Sheen walks upstairs and finds the usual haunted house stuff — shaking, noises, being pushed down by an invisible demon. He goes back to Father Exposition [1] for more info. He tells Sheen there is no nun there, the convent has been closed since 1910.
He goes back — whew — to the convent, drinking from a liquor bottle he got from a diner. Hitting the hooch in the room where the suicide occurred, he has a B&W flashback to an argument with his ex-wife and ex-daughter. He lost his temper and smacked his daughter. She ran out onto a fire escape and fell to her death.
Back in the abandoned convent, he hears a noise — his ex-wife Linda walks in. Well, he seems to see Linda, but we see the young nun. She says she doesn’t care about her new husband’s big house or big car — she mercifully ends the big list there. She tells Sheen she wants him back.
Meanwhile, Father Exposition finds an old newspaper about the novice who committed suicide at the convent. The headline says February 19, 1912, but he said the convent had been abandoned since 1910. Of course, the newspaper banner also says February 19th was a Thursday when it was actually a Monday, so it is clearly fake news. The picture is of the nun. [3] Even though this provides no useful information that he did not already know, he speeds out to the convent to see Sheen. Spoiler: Sheen shoots him.
Sheen and Linda/Nun have just made out. From behind, he says he loves her (no, I mean orally verbally). She turns around and says, “I love you too, Daddy.” He screams his daughter’s name. The police find him in a corner blankly clicking empty chamber after empty chamber into his mouth. The cops just let him click away, but how do they know he isn’t just Russian-Rouletting his way to the money-shot?
This is another one you don’t want to think about too much. It is always complicated when a character sees someone different than the audience. They were wise to cast an actress that had a small birthmark on her nose. Even at that, I was not positive who I was seeing at least one time. I believe it was the same actress at all times in the convent scenes. [5] It was just jarring then that he screams his daughter’s name when we have a close-up of the woman we met as the nun. Yeah, that was the jarring aspect.
We are never told what the first priest did that caused the nun/demon to drive him to suicide, but I think we can all make up our own story. Also, another pair of hands give him the pistol he uses to kill himself. I guess we can assume that was the nun/demon. I suppose a priest was not as likely to be packing his own heat as a cop.

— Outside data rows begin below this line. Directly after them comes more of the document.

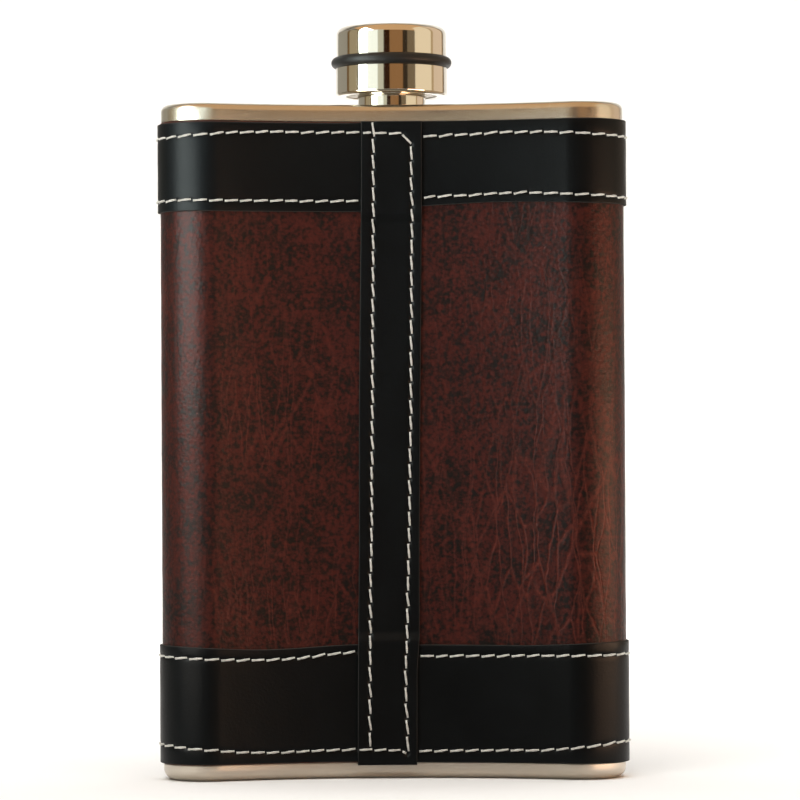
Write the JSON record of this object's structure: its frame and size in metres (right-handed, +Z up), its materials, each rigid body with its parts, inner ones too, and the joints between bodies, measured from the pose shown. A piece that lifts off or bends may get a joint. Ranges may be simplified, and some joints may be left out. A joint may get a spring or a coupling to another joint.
{
  "type": "hip flask",
  "caption": "Curved pocket flask of stainless steel in a stitched two-tone leather wrap with a seam strip down its concave back, and a screw cap with a rubber grip ring.",
  "frame": {"origin": "centre of the footprint, on the plane the flask stands on", "axes": "+Z up along the neck and cap, +X across the width with the seam strip's lower end leaning to -X, +Y towards the convex front; the concave stitched back faces -Y"},
  "size_m": [0.0961, 0.0307, 0.1524],
  "materials": {
    "polished_steel": "polished",
    "satin_steel": "satin",
    "brown_leather": "satin",
    "black_leather": "satin",
    "cream_thread": "matte",
    "black_rubber": "satin",
    "white_silicone": "satin"
  },
  "bodies": {
    "flask": {"body_wall": "satin_steel", "top_plate": "polished_steel", "bottom_plate": "satin_steel", "threaded_neck": "polished_steel", "brown_leather_cover": "brown_leather", "top_leather_band": "black_leather", "bottom_leather_band": "black_leather", "back_seam_strip": "black_leather", "top_band_upper_stitching": "cream_thread", "top_band_lower_stitching": "cream_thread", "bottom_band_upper_stitching": "cream_thread", "bottom_band_lower_stitching": "cream_thread", "seam_strip_stitching": "cream_thread"},
    "seal": {"cap_seal": "white_silicone"},
    "cap": {"cap_shell": "polished_steel", "cap_thread_insert": "satin_steel", "cap_grip_ring": "black_rubber"}
  },
  "joints": [
    {"name": "cap_lift", "type": "slide", "parent": "flask", "child": "seal", "axis": [0, 0, 1], "range_m": [0, 0.0068]},
    {"name": "cap_turn", "type": "hinge", "parent": "seal", "child": "cap", "pos_m": [0, 0.0033, 0.1384], "axis": [0, 0, 1], "range_deg": [0, 1620]}
  ],
  "couplings": [
    {"joint": "cap_lift", "follows": "cap_turn", "m_per_rad": 0.00023873}
  ]
}
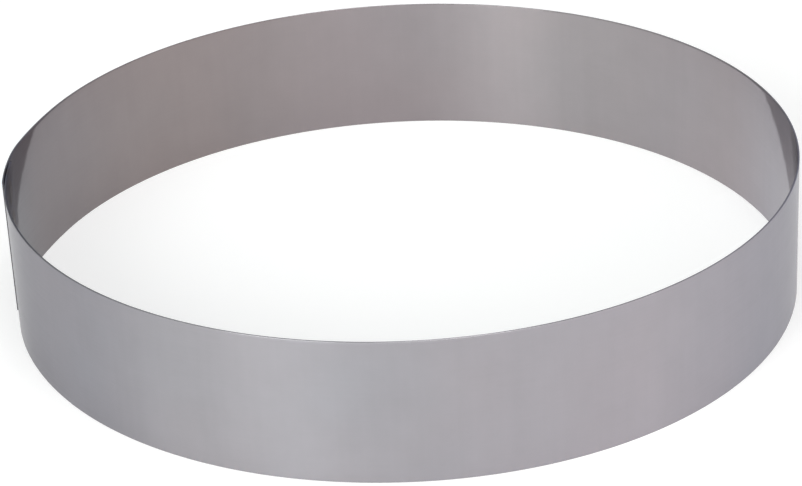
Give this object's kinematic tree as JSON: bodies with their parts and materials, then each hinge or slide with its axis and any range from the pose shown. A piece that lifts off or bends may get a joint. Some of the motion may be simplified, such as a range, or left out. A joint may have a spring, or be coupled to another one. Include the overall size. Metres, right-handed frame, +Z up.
{
  "type": "pastry ring",
  "caption": "Open round pastry ring: a thin stainless-steel strip rolled to a hoop, its ends lapped and spot-welded.",
  "frame": {"origin": "on the hoop's axis, at the plane of its bottom rim", "axes": "+Z up along the hoop's axis, from the bottom rim to the top rim; the lap seam is centred on -X; +Y points away from the camera of the picture"},
  "size_m": [0.2424, 0.2412, 0.044],
  "materials": {
    "steel": "satin mill-rolled stainless steel, faint grain along the strip"
  },
  "bodies": {
    "root": {"band": "steel"}
  },
  "joints": []
}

So maybe a little over-written with the jumping back and forth between the priest and the convent; and a little under-written on the characters and story. This is a case where cell-phones would have actually improved a story. Still, Schenkel keeps things moving along and gives us some good visuals.
Post-Post:
- [1] Yeah, like Basil.
- [2] Father Exposition then calls the diner looking for Sheen. He asks if they have a customer about 40 — Tom Skerritt was 53 at the time. F’in actors, man!
- [3] Not unusual in the days before HD and dumbbell bloggers, but the story does not match the headline. It is, at least, religion-related. It is about church leaders publishing a guide “which will include sections on homosexuality.” Probably not a how-to. I thought the article was being a little harsh referring to the “Anglican Primate Archbishop,” but apparently Primates are a thing in the church.
- [4] It would just be churlish to point out the inconsistency. In in the DVD commentary, Schenkel points out in a future room-quake that the contents are not moving; it is just in Sheen’s mind. If that is the case, who is imagining this room-quake?
- [5] I take it as confirmation that the wife and daughter are not credited. Because for flashbacks, you don’t need actors or sets. It’s not real, right?
- This is the second consecutive post to feature an incestuous relationship.
- As Sheen is first driving to the convent, he has Reverend Nolan Powers from WGOD on the radio. I appreciate the call-back even if it doesn’t make much sense. 1) Sheen is not a believer, so would not be listening to a Christian station, 2) this case is unrelated to Nolan Powers, so he is not doing research, 3) Powers died in the episode that which aired four months earlier (or maybe would be in an asylum).
- The only IMDb credit for writer William Kelly.